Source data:
....

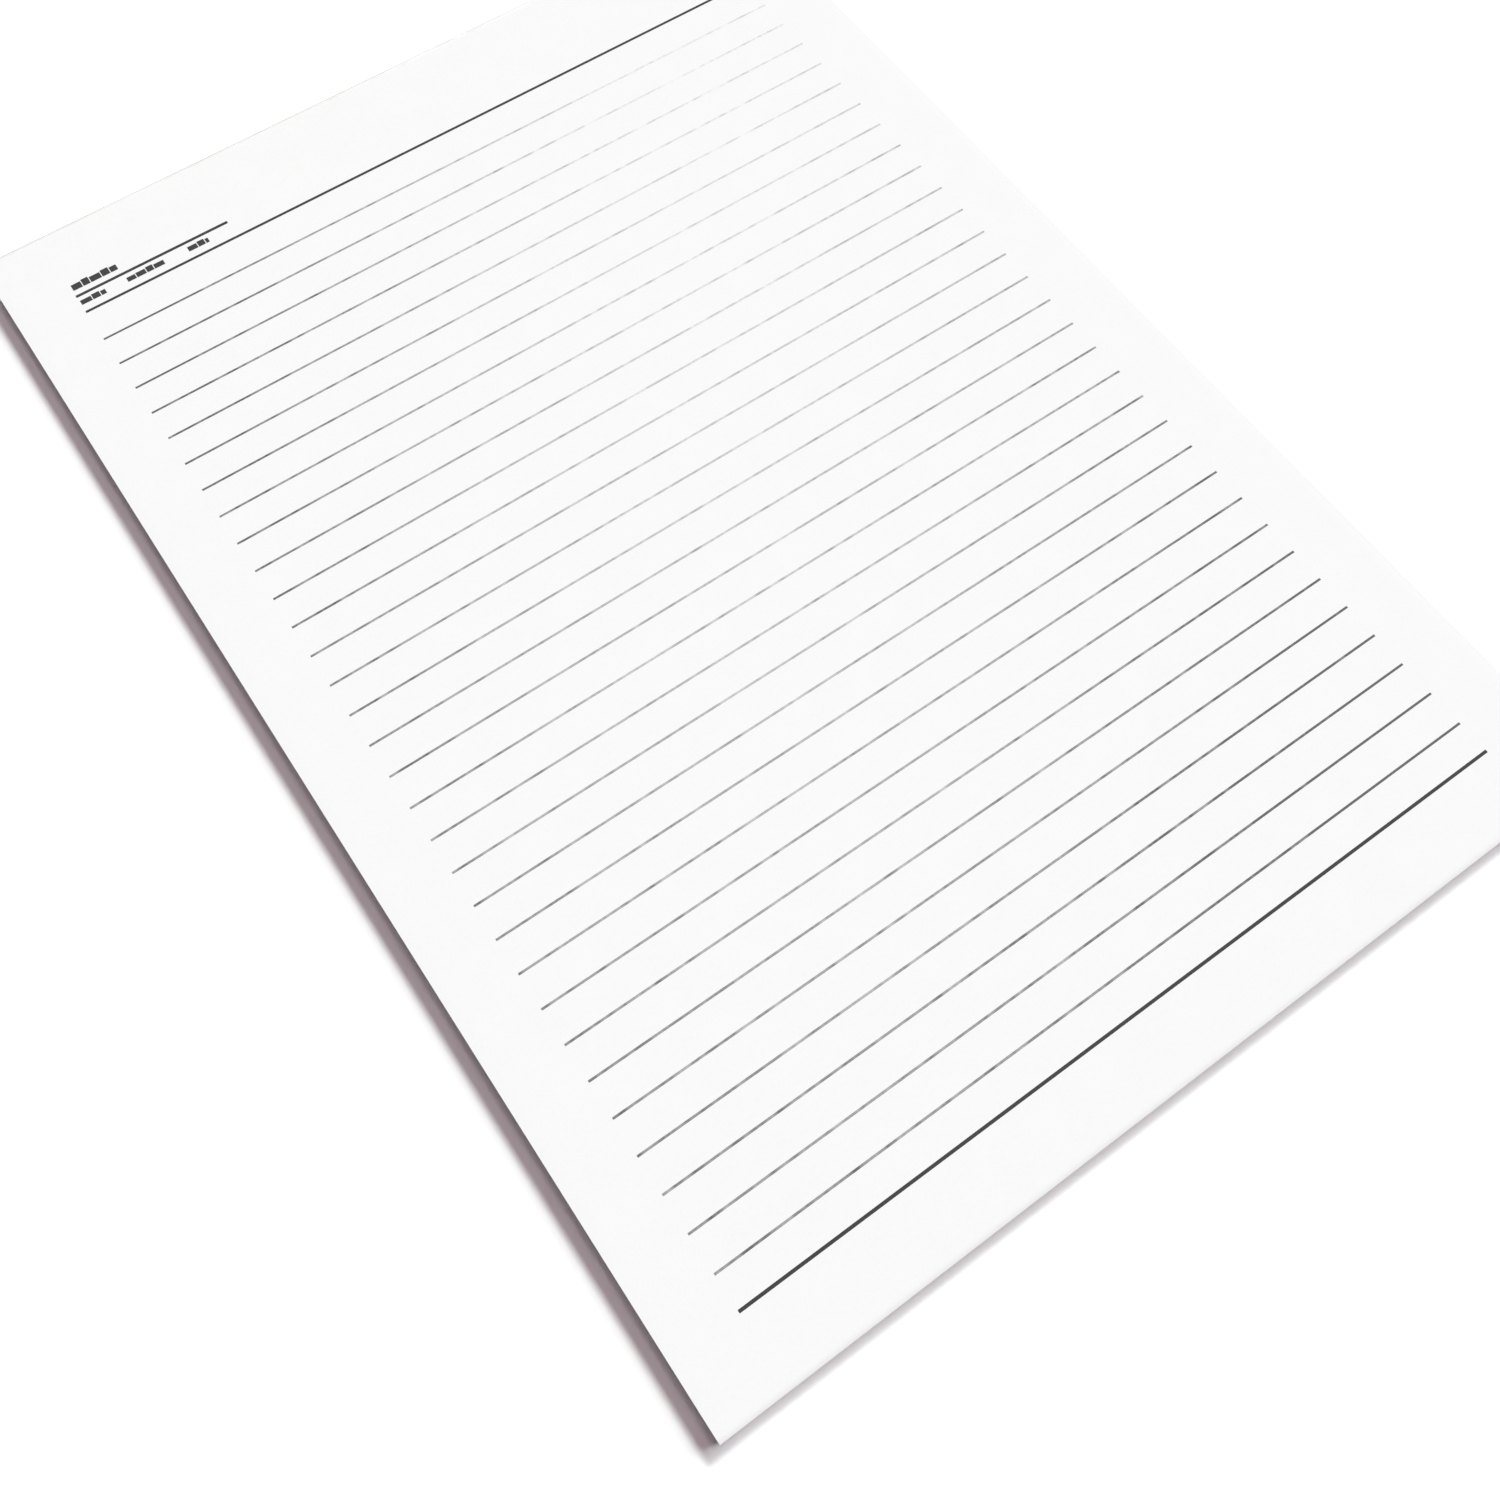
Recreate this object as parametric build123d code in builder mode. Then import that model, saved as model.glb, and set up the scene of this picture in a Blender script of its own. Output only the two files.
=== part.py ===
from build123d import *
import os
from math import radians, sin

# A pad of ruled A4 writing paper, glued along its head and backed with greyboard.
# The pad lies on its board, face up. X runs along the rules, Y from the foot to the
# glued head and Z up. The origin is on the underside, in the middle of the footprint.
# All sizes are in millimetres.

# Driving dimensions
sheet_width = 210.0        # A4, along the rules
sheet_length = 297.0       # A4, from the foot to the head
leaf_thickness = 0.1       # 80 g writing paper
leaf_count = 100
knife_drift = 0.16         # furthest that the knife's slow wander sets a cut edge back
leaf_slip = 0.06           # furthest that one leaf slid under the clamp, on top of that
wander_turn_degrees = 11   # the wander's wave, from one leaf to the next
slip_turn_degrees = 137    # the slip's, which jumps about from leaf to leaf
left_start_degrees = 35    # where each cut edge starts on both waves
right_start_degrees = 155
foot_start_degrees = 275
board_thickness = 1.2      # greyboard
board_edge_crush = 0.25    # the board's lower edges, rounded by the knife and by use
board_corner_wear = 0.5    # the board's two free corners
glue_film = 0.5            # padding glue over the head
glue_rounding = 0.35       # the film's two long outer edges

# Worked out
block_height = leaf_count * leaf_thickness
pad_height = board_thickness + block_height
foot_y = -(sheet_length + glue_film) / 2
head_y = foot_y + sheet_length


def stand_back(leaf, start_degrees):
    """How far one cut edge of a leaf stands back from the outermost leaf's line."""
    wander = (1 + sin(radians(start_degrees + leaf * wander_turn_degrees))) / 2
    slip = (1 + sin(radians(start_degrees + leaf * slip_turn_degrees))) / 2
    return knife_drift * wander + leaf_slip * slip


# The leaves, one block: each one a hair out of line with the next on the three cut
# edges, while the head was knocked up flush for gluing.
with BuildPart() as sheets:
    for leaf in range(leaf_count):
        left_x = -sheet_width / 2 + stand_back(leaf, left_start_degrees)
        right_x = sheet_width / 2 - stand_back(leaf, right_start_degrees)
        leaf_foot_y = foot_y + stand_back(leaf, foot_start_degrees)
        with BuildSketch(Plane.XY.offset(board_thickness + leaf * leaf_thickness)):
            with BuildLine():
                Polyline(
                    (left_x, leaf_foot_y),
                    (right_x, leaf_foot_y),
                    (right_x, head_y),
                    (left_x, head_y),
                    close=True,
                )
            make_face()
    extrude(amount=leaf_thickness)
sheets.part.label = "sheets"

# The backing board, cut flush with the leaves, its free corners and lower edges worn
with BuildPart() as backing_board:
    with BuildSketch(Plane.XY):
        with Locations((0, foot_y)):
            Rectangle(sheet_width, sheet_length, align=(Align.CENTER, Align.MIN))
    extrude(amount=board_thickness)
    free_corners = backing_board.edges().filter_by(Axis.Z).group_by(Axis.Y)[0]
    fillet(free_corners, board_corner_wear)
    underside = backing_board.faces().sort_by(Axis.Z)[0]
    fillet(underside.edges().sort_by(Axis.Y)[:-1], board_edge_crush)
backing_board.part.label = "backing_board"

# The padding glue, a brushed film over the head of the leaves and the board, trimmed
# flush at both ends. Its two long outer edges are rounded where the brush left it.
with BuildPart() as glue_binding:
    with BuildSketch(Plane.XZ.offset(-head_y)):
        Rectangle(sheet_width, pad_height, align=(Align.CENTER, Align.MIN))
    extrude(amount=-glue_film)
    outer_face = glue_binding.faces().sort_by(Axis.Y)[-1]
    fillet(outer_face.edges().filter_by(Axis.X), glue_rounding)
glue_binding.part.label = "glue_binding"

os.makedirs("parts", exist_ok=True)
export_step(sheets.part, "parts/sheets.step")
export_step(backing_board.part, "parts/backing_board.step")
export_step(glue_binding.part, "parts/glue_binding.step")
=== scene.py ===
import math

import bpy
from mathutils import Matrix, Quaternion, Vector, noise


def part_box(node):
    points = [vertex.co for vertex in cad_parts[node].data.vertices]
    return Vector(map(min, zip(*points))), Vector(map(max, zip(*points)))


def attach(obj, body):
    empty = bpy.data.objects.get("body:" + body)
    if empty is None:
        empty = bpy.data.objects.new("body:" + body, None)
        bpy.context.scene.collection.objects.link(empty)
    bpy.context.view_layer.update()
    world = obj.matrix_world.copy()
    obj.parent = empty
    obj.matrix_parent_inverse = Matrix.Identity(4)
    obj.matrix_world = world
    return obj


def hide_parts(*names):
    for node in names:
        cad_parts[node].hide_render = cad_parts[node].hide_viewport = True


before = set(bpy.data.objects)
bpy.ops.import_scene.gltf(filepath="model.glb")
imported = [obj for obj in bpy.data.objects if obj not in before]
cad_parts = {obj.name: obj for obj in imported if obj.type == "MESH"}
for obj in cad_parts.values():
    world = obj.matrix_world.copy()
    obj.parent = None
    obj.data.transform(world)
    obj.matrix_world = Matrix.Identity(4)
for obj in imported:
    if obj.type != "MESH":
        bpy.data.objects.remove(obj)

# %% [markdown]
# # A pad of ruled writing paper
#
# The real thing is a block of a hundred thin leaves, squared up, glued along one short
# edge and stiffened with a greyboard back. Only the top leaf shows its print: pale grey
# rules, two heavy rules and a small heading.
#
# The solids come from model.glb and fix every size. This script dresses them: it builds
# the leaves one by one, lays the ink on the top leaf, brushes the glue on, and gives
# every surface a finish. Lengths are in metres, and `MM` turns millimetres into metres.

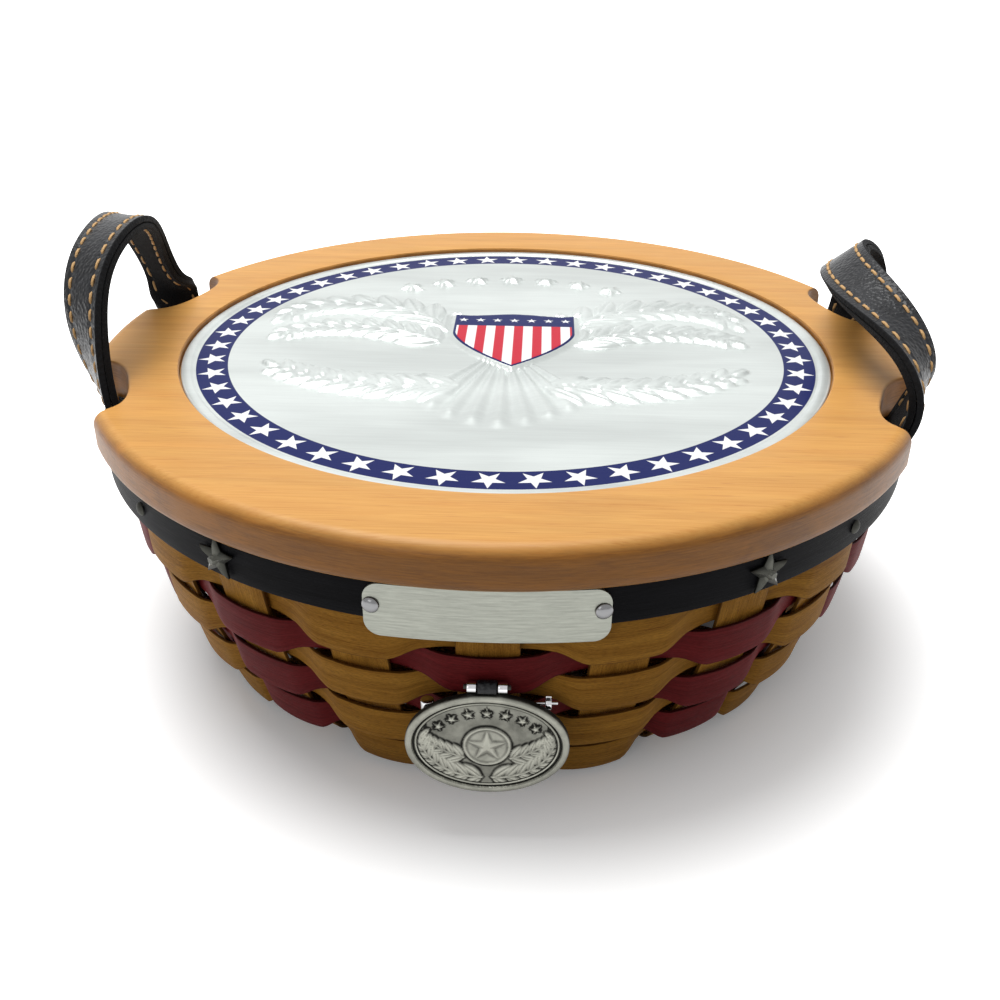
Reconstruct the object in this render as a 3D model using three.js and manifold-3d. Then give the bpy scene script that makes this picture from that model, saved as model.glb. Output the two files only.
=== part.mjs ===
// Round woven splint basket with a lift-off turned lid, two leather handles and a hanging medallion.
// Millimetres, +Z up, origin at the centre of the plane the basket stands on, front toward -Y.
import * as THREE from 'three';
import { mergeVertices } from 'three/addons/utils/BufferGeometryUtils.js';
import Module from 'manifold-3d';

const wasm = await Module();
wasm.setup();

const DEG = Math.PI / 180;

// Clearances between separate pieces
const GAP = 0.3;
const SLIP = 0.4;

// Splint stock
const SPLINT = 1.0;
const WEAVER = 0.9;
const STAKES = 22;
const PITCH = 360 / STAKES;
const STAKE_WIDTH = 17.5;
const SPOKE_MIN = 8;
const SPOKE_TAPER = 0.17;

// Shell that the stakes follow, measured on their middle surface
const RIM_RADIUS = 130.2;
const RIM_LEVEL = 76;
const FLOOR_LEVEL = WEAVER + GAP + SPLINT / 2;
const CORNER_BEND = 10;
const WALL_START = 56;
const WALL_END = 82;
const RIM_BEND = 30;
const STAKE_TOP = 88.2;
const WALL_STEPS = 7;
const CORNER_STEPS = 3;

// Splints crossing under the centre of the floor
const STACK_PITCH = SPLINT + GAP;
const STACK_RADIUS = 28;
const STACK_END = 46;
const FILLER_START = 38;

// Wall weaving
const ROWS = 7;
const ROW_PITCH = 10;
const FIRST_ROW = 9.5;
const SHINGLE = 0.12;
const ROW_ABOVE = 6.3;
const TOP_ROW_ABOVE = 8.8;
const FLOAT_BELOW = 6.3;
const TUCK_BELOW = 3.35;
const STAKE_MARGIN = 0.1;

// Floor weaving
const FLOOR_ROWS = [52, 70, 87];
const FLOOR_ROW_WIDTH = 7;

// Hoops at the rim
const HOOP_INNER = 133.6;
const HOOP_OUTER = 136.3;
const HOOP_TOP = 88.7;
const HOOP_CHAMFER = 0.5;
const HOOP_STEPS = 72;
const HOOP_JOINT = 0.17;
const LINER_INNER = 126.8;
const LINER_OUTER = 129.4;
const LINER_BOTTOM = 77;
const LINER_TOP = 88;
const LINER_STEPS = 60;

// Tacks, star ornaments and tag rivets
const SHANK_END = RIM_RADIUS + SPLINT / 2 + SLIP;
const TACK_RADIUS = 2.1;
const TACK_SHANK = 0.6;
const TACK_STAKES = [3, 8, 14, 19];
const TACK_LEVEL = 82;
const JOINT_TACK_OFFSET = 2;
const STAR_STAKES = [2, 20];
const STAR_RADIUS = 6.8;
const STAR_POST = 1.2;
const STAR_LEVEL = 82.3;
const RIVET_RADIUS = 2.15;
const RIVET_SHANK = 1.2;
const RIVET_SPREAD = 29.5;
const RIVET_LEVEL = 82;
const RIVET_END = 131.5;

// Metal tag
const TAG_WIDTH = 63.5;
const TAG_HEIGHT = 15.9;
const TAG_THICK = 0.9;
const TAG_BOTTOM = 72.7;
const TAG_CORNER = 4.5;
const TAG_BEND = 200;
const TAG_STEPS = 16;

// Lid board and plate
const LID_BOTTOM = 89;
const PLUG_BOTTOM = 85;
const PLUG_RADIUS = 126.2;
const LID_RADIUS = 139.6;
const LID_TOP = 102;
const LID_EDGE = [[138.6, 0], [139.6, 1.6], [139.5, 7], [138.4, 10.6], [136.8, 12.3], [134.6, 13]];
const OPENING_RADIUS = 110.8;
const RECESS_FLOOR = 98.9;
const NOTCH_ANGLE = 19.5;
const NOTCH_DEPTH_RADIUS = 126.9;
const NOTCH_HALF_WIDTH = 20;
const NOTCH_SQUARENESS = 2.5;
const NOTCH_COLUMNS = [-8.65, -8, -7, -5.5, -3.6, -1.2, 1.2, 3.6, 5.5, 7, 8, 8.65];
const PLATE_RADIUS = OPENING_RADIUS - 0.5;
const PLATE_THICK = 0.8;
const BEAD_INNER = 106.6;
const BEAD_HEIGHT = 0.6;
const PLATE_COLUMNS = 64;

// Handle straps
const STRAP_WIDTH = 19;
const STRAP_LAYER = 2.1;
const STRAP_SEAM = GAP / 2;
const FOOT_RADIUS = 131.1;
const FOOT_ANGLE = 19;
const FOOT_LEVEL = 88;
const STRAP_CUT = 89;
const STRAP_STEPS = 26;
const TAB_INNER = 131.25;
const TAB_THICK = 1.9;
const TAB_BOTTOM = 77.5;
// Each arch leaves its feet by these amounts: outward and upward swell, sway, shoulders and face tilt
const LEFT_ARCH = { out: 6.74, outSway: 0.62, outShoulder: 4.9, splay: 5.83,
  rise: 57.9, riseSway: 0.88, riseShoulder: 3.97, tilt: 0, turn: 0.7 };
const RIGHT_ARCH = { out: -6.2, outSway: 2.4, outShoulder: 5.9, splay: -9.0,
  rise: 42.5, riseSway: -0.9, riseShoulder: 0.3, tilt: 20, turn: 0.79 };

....

Repeat word for word the stretch of lines from the one with "# The padding" down to the one with "in imported if", both included.

# The padding glue, a brushed film over the head of the leaves and the board, trimmed
# flush at both ends. Its two long outer edges are rounded where the brush left it.
with BuildPart() as glue_binding:
    with BuildSketch(Plane.XZ.offset(-head_y)):
        Rectangle(sheet_width, pad_height, align=(Align.CENTER, Align.MIN))
    extrude(amount=-glue_film)
    outer_face = glue_binding.faces().sort_by(Axis.Y)[-1]
    fillet(outer_face.edges().filter_by(Axis.X), glue_rounding)
glue_binding.part.label = "glue_binding"

os.makedirs("parts", exist_ok=True)
export_step(sheets.part, "parts/sheets.step")
export_step(backing_board.part, "parts/backing_board.step")
export_step(glue_binding.part, "parts/glue_binding.step")
=== scene.py ===
import math

import bpy
from mathutils import Matrix, Quaternion, Vector, noise


def part_box(node):
    points = [vertex.co for vertex in cad_parts[node].data.vertices]
    return Vector(map(min, zip(*points))), Vector(map(max, zip(*points)))


def attach(obj, body):
    empty = bpy.data.objects.get("body:" + body)
    if empty is None:
        empty = bpy.data.objects.new("body:" + body, None)
        bpy.context.scene.collection.objects.link(empty)
    bpy.context.view_layer.update()
    world = obj.matrix_world.copy()
    obj.parent = empty
    obj.matrix_parent_inverse = Matrix.Identity(4)
    obj.matrix_world = world
    return obj


def hide_parts(*names):
    for node in names:
        cad_parts[node].hide_render = cad_parts[node].hide_viewport = True


before = set(bpy.data.objects)
bpy.ops.import_scene.gltf(filepath="model.glb")
imported = [obj for obj in bpy.data.objects if obj not in before]
cad_parts = {obj.name: obj for obj in imported if obj.type == "MESH"}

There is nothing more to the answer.